Sediment Microstructure and the Establishment of Gas Migration Pathways during Bubble Growth.

Abstract

Soft sediments exhibit complex and varied deformation behavior during in situ bubble growth; however, the sediment microstructure is often neglected when predicting bubble networking or fracture propagation dynamics. This study considers three chemically similar Mg(OH)2-rich sediments, which differ slightly in their particle size distributions and morphologies but exhibit significant differences in their porosity, stiffness, and pore throat dimensions at equivalent yield strengths. At low yield strengths, microstructure greatly influenced the size distribution and connectivity of spherical bubble populations, with narrow sedimentary pore throats promoting coarser bubbles with diminished connectivity.

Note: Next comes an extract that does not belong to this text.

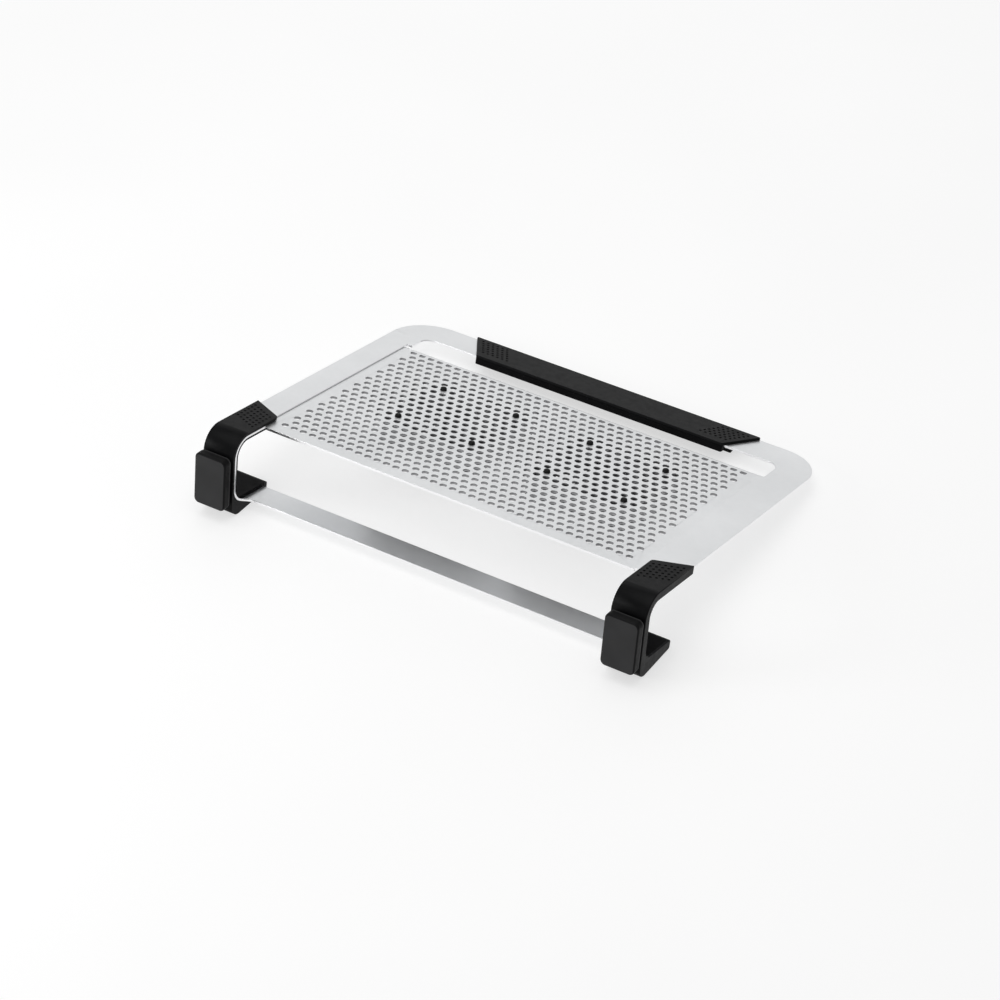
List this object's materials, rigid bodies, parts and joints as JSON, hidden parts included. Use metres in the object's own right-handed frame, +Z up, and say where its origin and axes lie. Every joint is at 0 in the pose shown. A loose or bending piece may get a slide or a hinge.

Increased connectivity of the bubble population appeared highly significant in limiting bed expansion, either by establishing pathways for gas release or by dissipating excess internal bubble pressure, thereby diminishing further growth. During in situ gas generation, each sediment demonstrated a critical fracture strength, which demarcated the populations with high void fractions (0.27 < ν < 0.4) of near-spherical bubbles from a fracturing regime supporting reduced void fractions (ν ≈ 0.15) of high aspect ratio cracks. However, critical fracture strengths varied significantly (in the 60-1000 Pa range) between sediments, with coarser-grained and higher porosity sediments promoting fracture at lower strengths. Fracture propagation greatly enhanced the connectivity and diminished the tortuosity of the void networks, thereby augmenting the continuous gas release flux.